### The problem
Select all lines with the string "this" in them, and copy those lines.
══ Data segment
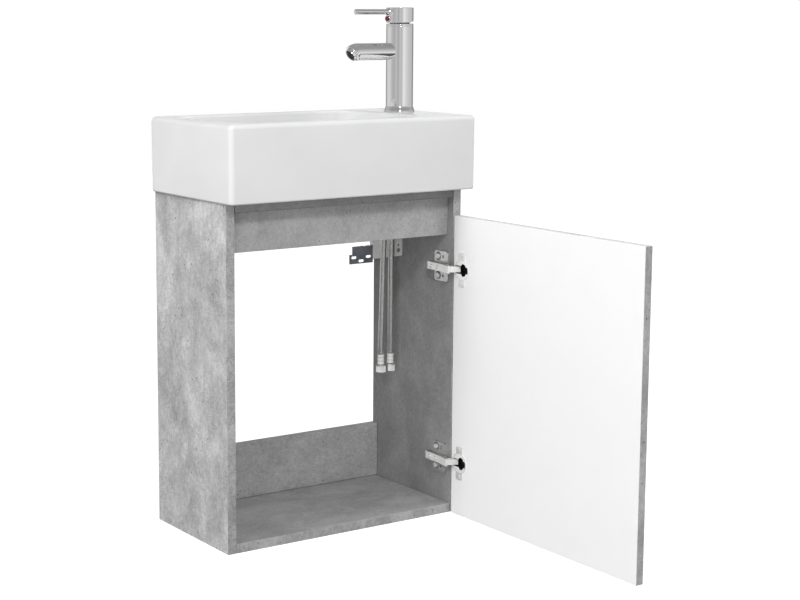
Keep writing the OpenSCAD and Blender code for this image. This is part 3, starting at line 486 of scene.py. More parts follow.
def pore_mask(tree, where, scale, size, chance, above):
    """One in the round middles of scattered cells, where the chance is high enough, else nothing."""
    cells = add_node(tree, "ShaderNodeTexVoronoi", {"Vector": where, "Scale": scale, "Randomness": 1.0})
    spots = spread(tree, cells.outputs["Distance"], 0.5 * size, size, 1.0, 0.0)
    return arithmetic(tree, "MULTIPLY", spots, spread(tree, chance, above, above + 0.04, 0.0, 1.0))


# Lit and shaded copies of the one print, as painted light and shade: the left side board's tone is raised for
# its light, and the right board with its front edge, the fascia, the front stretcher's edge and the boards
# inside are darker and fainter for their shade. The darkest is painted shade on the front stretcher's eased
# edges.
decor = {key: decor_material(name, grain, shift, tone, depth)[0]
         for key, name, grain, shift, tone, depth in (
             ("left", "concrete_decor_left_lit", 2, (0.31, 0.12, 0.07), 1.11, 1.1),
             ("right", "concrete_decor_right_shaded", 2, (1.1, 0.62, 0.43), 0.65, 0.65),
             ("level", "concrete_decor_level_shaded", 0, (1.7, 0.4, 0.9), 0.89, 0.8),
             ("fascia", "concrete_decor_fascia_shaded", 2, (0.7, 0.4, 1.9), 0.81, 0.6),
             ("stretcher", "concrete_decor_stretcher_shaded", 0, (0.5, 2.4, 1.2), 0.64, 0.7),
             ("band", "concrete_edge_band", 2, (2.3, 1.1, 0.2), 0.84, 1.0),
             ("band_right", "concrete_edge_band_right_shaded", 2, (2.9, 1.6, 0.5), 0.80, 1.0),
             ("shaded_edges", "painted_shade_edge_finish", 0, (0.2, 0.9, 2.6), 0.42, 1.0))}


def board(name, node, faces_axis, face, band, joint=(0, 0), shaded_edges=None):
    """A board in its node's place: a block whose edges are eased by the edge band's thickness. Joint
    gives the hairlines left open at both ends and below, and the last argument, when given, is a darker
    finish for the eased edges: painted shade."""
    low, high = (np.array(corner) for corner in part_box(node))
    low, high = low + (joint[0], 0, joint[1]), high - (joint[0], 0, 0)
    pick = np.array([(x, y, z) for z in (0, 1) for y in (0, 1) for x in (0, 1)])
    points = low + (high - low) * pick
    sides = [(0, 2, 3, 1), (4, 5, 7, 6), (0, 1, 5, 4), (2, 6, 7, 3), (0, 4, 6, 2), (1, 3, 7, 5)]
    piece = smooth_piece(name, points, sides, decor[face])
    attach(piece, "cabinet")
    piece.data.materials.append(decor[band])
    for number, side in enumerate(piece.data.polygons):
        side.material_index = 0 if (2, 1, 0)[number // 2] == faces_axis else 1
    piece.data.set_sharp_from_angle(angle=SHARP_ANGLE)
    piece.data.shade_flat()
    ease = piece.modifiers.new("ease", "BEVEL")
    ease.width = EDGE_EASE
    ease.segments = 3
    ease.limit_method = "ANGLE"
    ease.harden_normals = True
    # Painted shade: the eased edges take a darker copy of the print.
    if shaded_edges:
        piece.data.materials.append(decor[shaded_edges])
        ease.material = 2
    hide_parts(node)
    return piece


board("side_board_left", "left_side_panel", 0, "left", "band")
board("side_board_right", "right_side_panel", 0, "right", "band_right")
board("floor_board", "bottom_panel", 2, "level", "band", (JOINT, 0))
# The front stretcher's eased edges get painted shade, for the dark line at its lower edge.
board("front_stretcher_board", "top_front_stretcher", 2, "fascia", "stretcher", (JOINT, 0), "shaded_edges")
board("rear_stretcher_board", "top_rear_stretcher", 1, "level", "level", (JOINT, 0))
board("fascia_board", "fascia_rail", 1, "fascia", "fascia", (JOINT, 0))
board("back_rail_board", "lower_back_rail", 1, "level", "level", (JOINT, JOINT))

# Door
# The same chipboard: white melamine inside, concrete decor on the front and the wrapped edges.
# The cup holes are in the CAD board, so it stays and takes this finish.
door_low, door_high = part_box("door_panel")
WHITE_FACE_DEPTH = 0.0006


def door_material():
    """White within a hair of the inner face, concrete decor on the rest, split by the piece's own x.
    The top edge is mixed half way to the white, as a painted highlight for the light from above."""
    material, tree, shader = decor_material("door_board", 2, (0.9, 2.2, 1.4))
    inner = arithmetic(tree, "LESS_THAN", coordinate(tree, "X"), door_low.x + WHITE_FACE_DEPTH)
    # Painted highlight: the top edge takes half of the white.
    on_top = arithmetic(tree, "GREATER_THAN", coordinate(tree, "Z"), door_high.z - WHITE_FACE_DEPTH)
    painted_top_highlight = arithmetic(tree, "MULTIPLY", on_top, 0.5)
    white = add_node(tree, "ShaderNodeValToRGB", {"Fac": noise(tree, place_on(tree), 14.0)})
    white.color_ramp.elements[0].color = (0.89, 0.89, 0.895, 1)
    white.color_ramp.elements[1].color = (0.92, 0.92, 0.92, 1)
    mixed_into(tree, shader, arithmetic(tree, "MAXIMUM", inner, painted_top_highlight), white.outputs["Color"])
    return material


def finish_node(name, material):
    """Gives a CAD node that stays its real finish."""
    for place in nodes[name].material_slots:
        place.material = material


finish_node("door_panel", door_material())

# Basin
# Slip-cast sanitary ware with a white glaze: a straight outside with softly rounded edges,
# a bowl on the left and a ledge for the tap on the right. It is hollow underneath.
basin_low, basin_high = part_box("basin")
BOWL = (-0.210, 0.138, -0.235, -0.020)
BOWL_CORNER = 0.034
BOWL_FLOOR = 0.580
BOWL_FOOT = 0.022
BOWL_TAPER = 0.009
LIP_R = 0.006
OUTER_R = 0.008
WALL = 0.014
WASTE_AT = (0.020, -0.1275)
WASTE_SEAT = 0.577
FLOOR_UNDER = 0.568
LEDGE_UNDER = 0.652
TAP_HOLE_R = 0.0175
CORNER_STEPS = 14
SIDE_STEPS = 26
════
### Task response
Keep writing the OpenSCAD and Blender code for this image. This is part 3, starting at line 486 of scene.py. More parts follow.
# The cup holes are in the CAD board, so it stays and takes this finish.